Jumlah liang batu kuno ada 75 buah dan tau-tau yang tegak berdiri
sejumlah 40 buah sebagai lambang-lambang prestise, status, peran dan
kedudukan para bangsawan di Desa Lemo. Diberi nama Lemo oleh karena
model liang batu ini ada yang menyerupai jeruk bundar dan
berbintik-bintik.
- Tampang Allo yang merupakan sebuah kuburan
goa alam yang terletak di Kelurahan Sangalla' dan berisikan puluhan
Erong, puluhan Tau-tau dan ratusan tengkorak serta tulang belulang
manusia. Pada sekitar abad XVI oleh penguasa Sangalla' dalam hal ini
Sang Puang Manturino bersama istrinya Rangga Bualaan memilih goa
Tampang Allo sebagai tempat pemakamannya kelak jika mereka meninggal
dunia, sebagai perwujudan dari janji dan sumpah suami istri yakni
"sehidup semati satu kubur kita berdua". Goa Tampang Alllo berjarak 19
km dari Rantepao dan 12 km dari Makale.
- Liang Tondon lokasi tempat pemakaman para Ningrat atau para bangsawan di wilayah Balusu disemayamkan yang terdiri dari 12 liang.
- To'Doyan
adalah pohon besar yang digunakan sebagai makam bayi (anak yang belum
tumbuh giginya). Pohon ini secara alamiah memberi akar-akar tunggang
yang secara teratur tumbuh membentuk rongga-rongga. Rongga inilah yang
digunakan sebagai tempat menyimpan mayat bayi.
- Patane Pong
Massangka (kuburan dari kayu berbentuk rumah Toraja) yang dibangun pada
tahun 1930 untuk seorang janda bernama Palindatu yang meninggal dunia
pada tahun 1920 dan diupacarakan secara adat Toraja tertinggi yang
disebut Rapasan Sapu Randanan. Pong Massangka diberi gelar Ne'Babu'
disemayamkan dalam Patane ini. tau-taunya yang terbuat dari batu yang
dipahat . Jaraknya 9 km dari Rantepao arah utara.
- Ta'pan
Langkan yang berarti istana burung elang. Dalam abad XVII Ta'pan
Langkan digunakan sebagai makam oleh 5 rumpun suku Toraja antara lain
Pasang dan Belolangi'. Makam purbakala ini terletak di desa Rinding
Batu dan memiliki sekian banyak tau-tau sebagai lambang prestise dan
kejayaan masa lalu para bangsawan Toraja di Desa Rinding Batut. Dalam
adat masyarakat Toraja, setiap rumpun mempunyai dua jenis tongkonan
tang merambu untuk manusia yang telah meninggal. Ta'pan Langkan
termasuk kategori tongkonan tang merambu yang jaraknya 1,5 km dari
poros jalan Makale-Rantepao dan juga dilengkapi dengan panorama alam
yang mempesona.
- Sipore' yang artinya "bertemu" adalah salah
satu tempat pekuburan yang merupakan situs purbakala, dimana masyarakat
membuat liang kubur dengan cara digantung pada tebing atau batu cadas.

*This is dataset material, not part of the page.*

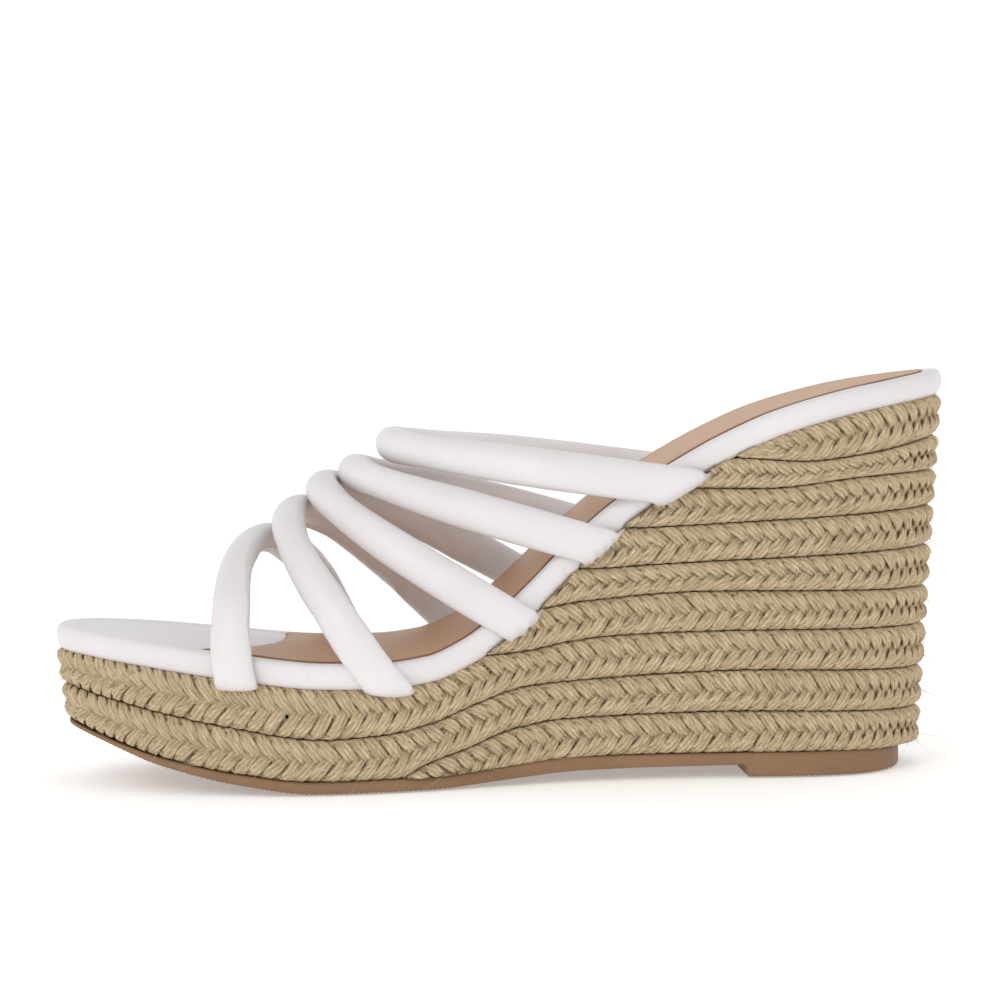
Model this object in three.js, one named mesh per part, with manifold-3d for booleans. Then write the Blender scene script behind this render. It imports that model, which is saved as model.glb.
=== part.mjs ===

Lokasinya 2 km dari poros jalan Makale-Rantepao.
Tempat upacara pemakaman adat "Rante" Rante yaitu tempat upacara pemakaman secara adat yang dilengkapi dengan 100 buah menhir/megalit
yang dalam Bahasa toraja disebut Simbuang Batu. 102 bilah batu menhir
yang berdiri dengan megah terdiri dari 24 buah ukuran besar, 24 buah
ukuran sedang dan 54 buah ukuran kecil. Ukuran menhir ini mempunyai
nilai adat yang sama, perbedaan tersebut hanyalah faktor perbedaan
situasi dan kondisi pada saat pembuatan/pengambilan batu. Megalit/Simbuang
Batu hanya diadakan bila pemuka masyarakat yang meninggal dunia dan
upacaranya diadakan dalam tingkat Rapasan Sapurandanan (kerbau yang
dipotong sekurang-kurangnya 24 ekor).
Tau-tau Tau-tau adalah patung yang menggambarkan almarhum. Pada pemakaman golongan bangsawan
atau penguasa/pemimpin masyarakat salah satu unsur Rapasan (pelengkap
upacara acara adat), ialah pembuatann Tau-tau. Tau-tau dibuat dari kayu
nangka
yang kuat dan pada saat penebangannya dilakukan secara adat. Mata dari
Tau-tau terbuat dari tulang dan tanduk kerbau. Pada jaman dahulu kala,
Tau-tau dipahat tidak persis menggambarkan roman muka almarhum namun
akhir-akhir ini keahlian pengrajin pahat semakin berkembang hingga
mampu membuat persis roman muka almarhum.